Being smart about how you control your temperature settings will help you save money and stay comfortable in your home. You can save as much as 10% per year on heating and cooling by turning your thermostat down 7°–10°F for 8 hours a day in the fall and winter; turn it up in the spring and summer

Air ducts are one of the most important systems in your home, as they carry the air from your home’s furnace and central air conditioner to each room. If the ducts are poorly sized, poorly sealed, or poorly insulated, they are likely contributing to higher energy bills.

  • Clean or replace filters on furnaces once a month or as recommended.
  • Clean warm-air registers, baseboard heaters, and radiators as needed; make sure they’re not blocked by furniture, carpeting, or drapes.
  • Eliminate trapped air from hot-water radiators once or twice a season; contact a professional if you’re unsure how to perform this task.
  • Place heat-resistant radiator reflectors between exterior walls and the radiators.
  • Open draperies and shades on your south-facing windows during the day to allow the sunlight to enter your home. Close them at night to reduce the chill from cold windows.
Weatherizing Checklist
  • Check for and repair/replace loose panes and broken glass.
  • Caulk around windows and doors frames.
    Weather strip and install door sweeps on exterior doors.
  • Seal windows with weather stripping or rope caulk.
  • Install foam weather stripping around attic door edges.
  • If you have a chimney, seal around it with a high temp sealant and metal flashing.
  • Caulk around plumbing vents that pass through that attic floor and ceiling.
  • Seal gaps between the attic and living spaces with expandable foam or insulation.
  • Seal gaps between the attic and living spaces with expandable foam or insulation.
  • Seal and insulate accessible ductwork.
  • Caulk around basement windows and external-facing doors.
  • Seal holes and gaps around foundation walls using caulk or foam sealant.
  • Install foam gaskets behind electrical plate covers on exterior walls.
  • Seal cracks and gaps where floors meet exterior walls.
  • If you have a wood-burning fireplace, close the damper when it’s not in use.
  • Use caulk and expandable foam to seal gaps around penetrations through the home’s exterior shell, including HVAC, plumbing, electrical and water lines.
  • Caulk around all door and window frames.
  • Make sure your dryer vent cover works; if not, replace it.
  • Seal gaps where building materials meet, such as between brick and siding.
Water Heating

If your hot water tank is warm to the touch, consider insulating it to save 7%–16% annually in water heating costs. Follow manufacturer recommendations.

Consider insulating your hot water pipes. Doing so can reduce heat loss, allow you lower the temperature setting, and save an additional 3%–4% per year on water heating.

Set your water heater temperature to 120ºF, a temperature considered safe for most of the population.

Install heat traps on the hot and cold pipes at the water heater to prevent heat loss. Most new water heaters have built-in heat traps.

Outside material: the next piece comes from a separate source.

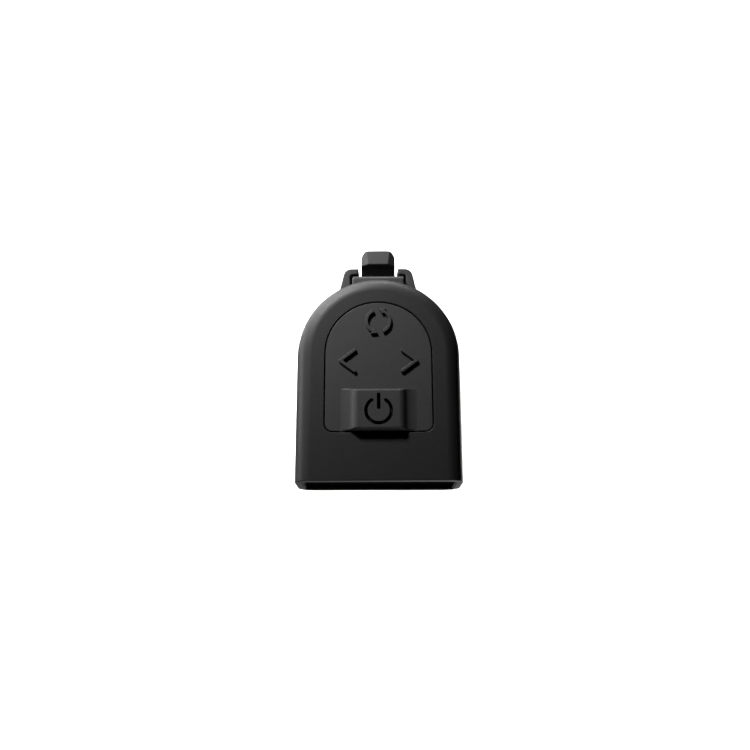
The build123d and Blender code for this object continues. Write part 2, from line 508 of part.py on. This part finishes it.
# --------------------------------------------------------------- release lever
tab = yz_solid([(22.45, TAB_Z), (25.3, TAB_Z - 0.28), (25.62, TAB_Z - 0.7), (25.45, -2.4), (23.9, -4.3),
                (23.25, -5.6), (22.95, -6.9), (22.6, -8.1), (21.8, -9.1), (21.2, -9.8), (20.5, -10.1), (19.89, -9.95),
                (20.25, -9.45), (20.4, -8.6), (20.45, -6.9), (20.45, -5.2), (20.65, -4.2), (21.3, -3.4), (22.1, -2.9),
               (22.34, -2.4)],
               -LEVER_W, LEVER_W)
plan = Pos(0, 19.62) * Rectangle(2 * LEVER_W, 12.0)
plan = fillet([v for v in plan.vertices() if v.Y > 20], 1.75)
tab = tab & prism(plan.faces()[0], -12, 2)
# bevels on both sides of the thumb tab's top
for s in (1, -1):
    f = make_face(Polyline((s * 1.9, 0, TAB_Z + 0.02), (s * (LEVER_W + 0.02), 0, TAB_Z - 1.05),
                           (s * (LEVER_W + 1), 0, TAB_Z - 1.05), (s * (LEVER_W + 1), 0, TAB_Z + 2),
                           (s * 1.9, 0, TAB_Z + 2), close=True))
    cut = Pos(0, 21.0, 0) * extrude(f, 6, dir=(0, 1, 0))
    tab = tab - cut
tab = tab - xcyl(PIN_R + 0.05, -9, 9, PIN_Y, PIN_Z)
tab = tab - xcyl(1.35, -1.1, 1.1, PIN_Y, PIN_Z) - box(-1.1, 1.1, 18, PIN_Y, PIN_Z - 1.35, PIN_Z + 1.35)
soft = [e for e in tab.edges() if e.center().Z > TAB_Z - 1.3 and e.center().Y > 22.0]
tab = try_fillet(tab, soft, 0.22)
put("release_lever", tab)

# spring: close coil round the pin with two short legs
WIRE = 0.17
coil = None
for i in range(5):
    x = -0.62 + i * 0.31
    t = Pos(x, PIN_Y, PIN_Z) * Rot(0, 90, 0) * Torus(0.98, WIRE)
    coil = t if coil is None else coil + t
put("lever_spring", coil)

# ---------------------------------------------------------------------- export
shift = Pos(0, -SWIVEL_Y, 0)
for name, shape in NODES.items():
    s = shift * shape
    sol = s.solids()
    if len(sol) == 1:
        s = sol[0]
    else:
        s = Compound(children=list(sol))
    export_step(s, "parts/" + name + ".step")
    bb = s.bounding_box()
    print(f"{name:24s} solids {len(sol)} vol {s.volume:9.2f} "
          f"x {bb.min.X:.2f}..{bb.max.X:.2f} y {bb.min.Y:.2f}..{bb.max.Y:.2f} z {bb.min.Z:.2f}..{bb.max.Z:.2f}")
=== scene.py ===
import bpy
import json
import math
from mathutils import Vector, Matrix


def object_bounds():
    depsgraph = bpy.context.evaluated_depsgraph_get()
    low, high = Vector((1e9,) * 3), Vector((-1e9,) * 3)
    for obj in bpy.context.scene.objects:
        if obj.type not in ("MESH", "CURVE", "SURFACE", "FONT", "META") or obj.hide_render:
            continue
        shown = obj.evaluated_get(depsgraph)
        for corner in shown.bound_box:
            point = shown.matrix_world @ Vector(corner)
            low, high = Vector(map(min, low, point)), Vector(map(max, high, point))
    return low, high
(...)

  • Drain a quart of water from your water tank every 3 months to remove sediment that impedes heat transfer and lowers the efficiency of your heater. Follow the manufacturer’s directions.
    Consider installing a drain-water waste heat recovery system.
  • Drain-water, or greywater, heat recovery systems capture the energy from waste hot water— such as showers and dishwashers—to preheat cold water entering the water heater or going to other water fixtures. Energy savings vary depending on individual household usage.
  • Consider installing a residential circulation pump to save water. Install aerating, low-flow faucets and showerheads.
  • If you find yourself waiting for the water in your shower to get hot, consider installing a showerhead that has a temperature-sensitive switch that turns off the water when hot. When you step into the shower, you flick a switch on the showerhead that restarts the hot water flow.
  • Repair leaky faucets promptly. A leaky faucet wastes gallons of water in a short period of time.
Winter Prep

Lower water heating costs by turning down the temperature of your water heater to the warm setting (120 degrees F). The default setting for most manufacturers is 140 degrees, but unless you’re soaking dishes in boiling water, there isn’t much difference in turning it down to 120 degrees. this will save your energy.

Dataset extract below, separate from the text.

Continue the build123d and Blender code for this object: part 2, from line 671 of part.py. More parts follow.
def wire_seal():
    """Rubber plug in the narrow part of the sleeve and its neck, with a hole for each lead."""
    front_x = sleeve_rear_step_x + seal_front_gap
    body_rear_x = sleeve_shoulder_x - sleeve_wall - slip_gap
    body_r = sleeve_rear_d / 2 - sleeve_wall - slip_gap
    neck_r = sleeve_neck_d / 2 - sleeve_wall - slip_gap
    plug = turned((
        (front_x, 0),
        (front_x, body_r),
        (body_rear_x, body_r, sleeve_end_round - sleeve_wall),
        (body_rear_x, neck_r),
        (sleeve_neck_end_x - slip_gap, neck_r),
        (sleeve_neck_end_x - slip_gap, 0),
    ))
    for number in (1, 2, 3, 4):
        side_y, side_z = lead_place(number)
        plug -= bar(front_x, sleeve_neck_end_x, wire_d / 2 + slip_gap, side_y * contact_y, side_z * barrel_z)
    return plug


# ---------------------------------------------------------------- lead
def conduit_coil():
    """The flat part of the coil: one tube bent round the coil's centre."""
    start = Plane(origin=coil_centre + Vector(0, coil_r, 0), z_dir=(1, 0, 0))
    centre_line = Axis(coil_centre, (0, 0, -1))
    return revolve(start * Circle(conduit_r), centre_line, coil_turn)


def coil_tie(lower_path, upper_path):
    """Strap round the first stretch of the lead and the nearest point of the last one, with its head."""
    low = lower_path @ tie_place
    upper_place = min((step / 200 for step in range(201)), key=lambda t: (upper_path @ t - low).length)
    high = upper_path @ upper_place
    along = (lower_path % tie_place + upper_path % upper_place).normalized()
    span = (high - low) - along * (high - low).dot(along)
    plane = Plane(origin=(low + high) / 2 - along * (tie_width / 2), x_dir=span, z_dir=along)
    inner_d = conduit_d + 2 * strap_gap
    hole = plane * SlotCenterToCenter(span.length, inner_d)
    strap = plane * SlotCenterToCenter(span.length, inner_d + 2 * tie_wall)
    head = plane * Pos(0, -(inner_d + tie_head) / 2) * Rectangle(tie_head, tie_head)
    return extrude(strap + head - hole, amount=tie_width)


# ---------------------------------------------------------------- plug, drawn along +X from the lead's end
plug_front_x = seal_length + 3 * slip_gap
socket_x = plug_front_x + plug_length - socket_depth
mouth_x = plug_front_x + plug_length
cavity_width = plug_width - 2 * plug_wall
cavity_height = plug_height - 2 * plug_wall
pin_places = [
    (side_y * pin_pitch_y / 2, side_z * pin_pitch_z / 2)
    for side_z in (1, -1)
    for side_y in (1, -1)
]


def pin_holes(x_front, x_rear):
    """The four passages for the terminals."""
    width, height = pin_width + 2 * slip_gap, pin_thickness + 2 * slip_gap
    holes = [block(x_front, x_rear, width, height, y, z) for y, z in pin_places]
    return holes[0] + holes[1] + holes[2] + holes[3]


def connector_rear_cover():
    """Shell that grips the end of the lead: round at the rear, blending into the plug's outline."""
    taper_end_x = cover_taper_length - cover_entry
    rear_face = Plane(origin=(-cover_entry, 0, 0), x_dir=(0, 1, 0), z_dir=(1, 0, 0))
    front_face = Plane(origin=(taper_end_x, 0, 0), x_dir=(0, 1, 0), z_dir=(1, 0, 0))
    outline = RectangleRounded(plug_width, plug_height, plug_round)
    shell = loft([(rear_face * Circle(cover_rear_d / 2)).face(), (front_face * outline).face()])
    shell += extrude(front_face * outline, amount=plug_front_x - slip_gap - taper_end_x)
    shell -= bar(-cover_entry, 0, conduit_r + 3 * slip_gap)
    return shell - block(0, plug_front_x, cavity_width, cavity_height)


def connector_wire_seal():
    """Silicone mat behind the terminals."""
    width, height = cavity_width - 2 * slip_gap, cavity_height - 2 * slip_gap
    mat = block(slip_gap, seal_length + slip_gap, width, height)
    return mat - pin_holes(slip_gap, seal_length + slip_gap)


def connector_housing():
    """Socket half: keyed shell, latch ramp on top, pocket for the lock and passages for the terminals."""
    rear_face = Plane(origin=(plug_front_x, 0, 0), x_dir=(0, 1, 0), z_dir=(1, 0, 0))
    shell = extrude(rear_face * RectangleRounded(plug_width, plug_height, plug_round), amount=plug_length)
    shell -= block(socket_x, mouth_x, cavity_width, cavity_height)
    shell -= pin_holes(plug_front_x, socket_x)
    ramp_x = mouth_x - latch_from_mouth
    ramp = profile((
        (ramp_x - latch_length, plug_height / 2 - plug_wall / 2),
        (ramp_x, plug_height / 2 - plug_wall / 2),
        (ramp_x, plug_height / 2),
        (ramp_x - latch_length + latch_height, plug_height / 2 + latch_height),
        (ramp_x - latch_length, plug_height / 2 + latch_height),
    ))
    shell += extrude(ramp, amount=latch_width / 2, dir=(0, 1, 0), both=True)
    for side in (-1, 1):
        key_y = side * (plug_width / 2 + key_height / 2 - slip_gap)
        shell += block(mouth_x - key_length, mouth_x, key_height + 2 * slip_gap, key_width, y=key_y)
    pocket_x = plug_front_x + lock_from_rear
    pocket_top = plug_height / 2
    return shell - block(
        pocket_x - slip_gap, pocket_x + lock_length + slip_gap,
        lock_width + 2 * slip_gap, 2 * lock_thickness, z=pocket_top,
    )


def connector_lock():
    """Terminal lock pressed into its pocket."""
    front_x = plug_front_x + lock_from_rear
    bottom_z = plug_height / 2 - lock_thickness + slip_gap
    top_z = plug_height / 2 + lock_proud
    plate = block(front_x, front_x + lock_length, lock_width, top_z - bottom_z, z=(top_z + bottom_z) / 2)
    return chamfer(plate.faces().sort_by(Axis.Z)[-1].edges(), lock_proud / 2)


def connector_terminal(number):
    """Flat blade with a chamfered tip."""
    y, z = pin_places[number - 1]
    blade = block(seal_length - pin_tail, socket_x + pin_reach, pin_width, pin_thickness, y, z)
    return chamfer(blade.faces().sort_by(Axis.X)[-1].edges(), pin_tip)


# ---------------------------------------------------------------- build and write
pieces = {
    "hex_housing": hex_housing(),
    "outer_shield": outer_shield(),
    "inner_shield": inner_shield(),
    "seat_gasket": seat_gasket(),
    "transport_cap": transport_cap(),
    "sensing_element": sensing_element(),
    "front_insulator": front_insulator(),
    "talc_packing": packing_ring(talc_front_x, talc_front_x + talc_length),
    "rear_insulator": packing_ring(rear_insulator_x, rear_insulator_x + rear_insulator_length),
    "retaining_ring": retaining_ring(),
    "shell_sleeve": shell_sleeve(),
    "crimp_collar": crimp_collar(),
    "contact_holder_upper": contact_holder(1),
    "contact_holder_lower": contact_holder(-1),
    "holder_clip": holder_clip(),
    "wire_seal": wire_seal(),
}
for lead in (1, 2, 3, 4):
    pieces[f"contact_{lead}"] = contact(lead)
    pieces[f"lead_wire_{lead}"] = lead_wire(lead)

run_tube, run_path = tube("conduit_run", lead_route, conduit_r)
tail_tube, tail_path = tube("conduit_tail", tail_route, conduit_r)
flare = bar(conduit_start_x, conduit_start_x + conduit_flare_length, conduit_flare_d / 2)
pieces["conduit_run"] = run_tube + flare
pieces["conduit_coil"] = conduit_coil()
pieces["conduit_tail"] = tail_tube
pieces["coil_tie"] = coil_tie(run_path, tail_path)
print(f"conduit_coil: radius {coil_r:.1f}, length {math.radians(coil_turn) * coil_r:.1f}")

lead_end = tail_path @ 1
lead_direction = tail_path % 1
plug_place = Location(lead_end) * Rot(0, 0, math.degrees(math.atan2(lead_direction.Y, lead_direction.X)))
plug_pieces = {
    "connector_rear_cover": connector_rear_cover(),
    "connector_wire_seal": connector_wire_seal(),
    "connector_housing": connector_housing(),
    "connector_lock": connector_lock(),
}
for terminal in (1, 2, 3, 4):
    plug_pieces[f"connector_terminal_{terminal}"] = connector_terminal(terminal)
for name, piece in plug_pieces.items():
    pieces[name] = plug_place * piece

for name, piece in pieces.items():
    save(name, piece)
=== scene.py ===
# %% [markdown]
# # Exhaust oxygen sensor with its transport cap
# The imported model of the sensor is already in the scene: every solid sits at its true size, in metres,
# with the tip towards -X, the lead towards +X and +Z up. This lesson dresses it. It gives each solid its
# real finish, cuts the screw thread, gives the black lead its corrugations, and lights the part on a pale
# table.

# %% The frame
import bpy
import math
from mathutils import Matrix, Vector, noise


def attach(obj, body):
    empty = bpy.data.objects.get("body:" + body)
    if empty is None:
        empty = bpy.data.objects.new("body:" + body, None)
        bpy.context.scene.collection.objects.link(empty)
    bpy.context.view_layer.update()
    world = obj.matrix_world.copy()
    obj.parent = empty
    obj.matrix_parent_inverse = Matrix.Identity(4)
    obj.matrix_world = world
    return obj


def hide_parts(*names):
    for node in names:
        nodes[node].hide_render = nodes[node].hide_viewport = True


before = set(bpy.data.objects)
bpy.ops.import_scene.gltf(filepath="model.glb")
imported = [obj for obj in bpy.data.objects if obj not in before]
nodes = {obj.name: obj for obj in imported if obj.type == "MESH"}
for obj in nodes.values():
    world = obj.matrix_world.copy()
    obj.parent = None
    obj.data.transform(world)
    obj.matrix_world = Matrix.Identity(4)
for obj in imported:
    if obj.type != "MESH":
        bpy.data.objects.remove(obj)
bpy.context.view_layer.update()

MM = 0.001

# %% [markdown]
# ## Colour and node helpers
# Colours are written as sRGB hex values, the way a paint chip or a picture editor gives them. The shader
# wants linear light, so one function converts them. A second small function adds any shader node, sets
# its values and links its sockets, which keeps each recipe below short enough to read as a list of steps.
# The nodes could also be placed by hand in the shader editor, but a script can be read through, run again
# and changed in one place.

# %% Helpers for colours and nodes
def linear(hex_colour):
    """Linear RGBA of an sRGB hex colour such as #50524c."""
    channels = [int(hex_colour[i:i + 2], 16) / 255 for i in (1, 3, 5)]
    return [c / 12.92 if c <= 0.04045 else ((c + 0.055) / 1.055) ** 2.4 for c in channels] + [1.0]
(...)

Keep your fireplace damper closed unless a fire is burning. Keeping the damper open is like keeping a window wide open during the winter; it allows warm air to go right up the chimney.

Schedule service for your heating system with a qualified technician. Find out what maintenance is required to keep your heating system operating efficiently.

Cover drafty windows by placing heavy-duty clear plastic sheets over the frames. Window insulator kits can be found at your local hardware store and cost only a few dollars per window, which is a small price to pay when saving on your energy bill.

When you are asleep or out of the house, turn your thermostat back 10-15 degrees for eight hours and save about 10% a year on your heating and cooling bills. A programmable thermostat can make it easy to set back your temperature.